The Black Forest Reliquary is approximately 7 x 5.5 inches, not including its stand. It was constructed over an armature made of a bivalve shell and foil which was subsequently removed. It is made of polymer clay with bits of paint, glass beads, crystals, and a repurposed rosary.
Fiona Abel-Smith: United Kingdom
Title – Save our Seas
Materials used – Created completely from Fimo Polymer Clay, apart from a thin layer of wire mesh buried inside the bowl to give it more strength.
Dimensions – 9.25 inches diameter x 3 inches deep.

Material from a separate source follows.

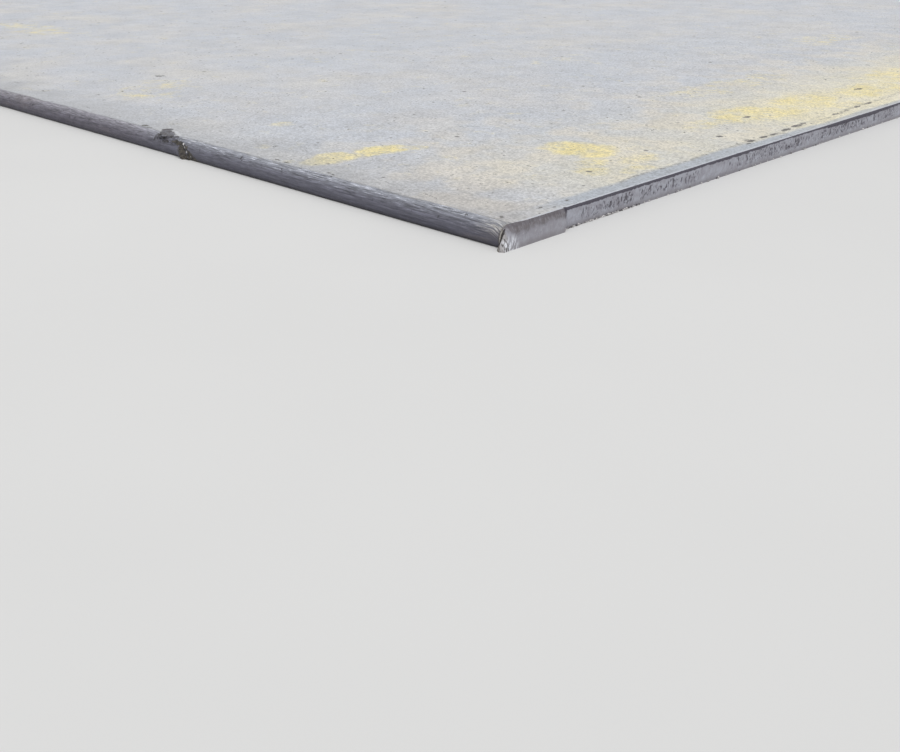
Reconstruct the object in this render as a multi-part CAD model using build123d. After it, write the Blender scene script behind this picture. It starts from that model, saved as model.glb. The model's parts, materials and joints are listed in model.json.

Description: We know pollution’s devastating our seas, our reefs, coral and marine life. But many of us only see this through pictures on glass screens, (TV / Computer) or in glossy magazines. These often-contrived images prepared for our enjoyment are reflected on the inside of this fish bowl. A 2d image, of a reef in a pristine state, a characterisation, finished to a glass smooth surface, just like those screens we see the world through.
But the underside of the bowl depicts a different scene, beneath the waves, and takes us to the reef itself. Textures, 3d fish and coral, and unlike that choreographed 2d image, here some species are missing, others are reduced in numbers, and parts of the coral are bleached and dying. It is for me, a more realistic representation of how we are affecting marine life and our seas.
And while I am aware of the irony of depicting ‘saving our seas’ in Polymer Clay, I consider that not all plastics are in themselves bad, and it is what we do with them, how we dispose of them, that is important. I am hoping this polymer artwork will not be consigned to the depths of our seas.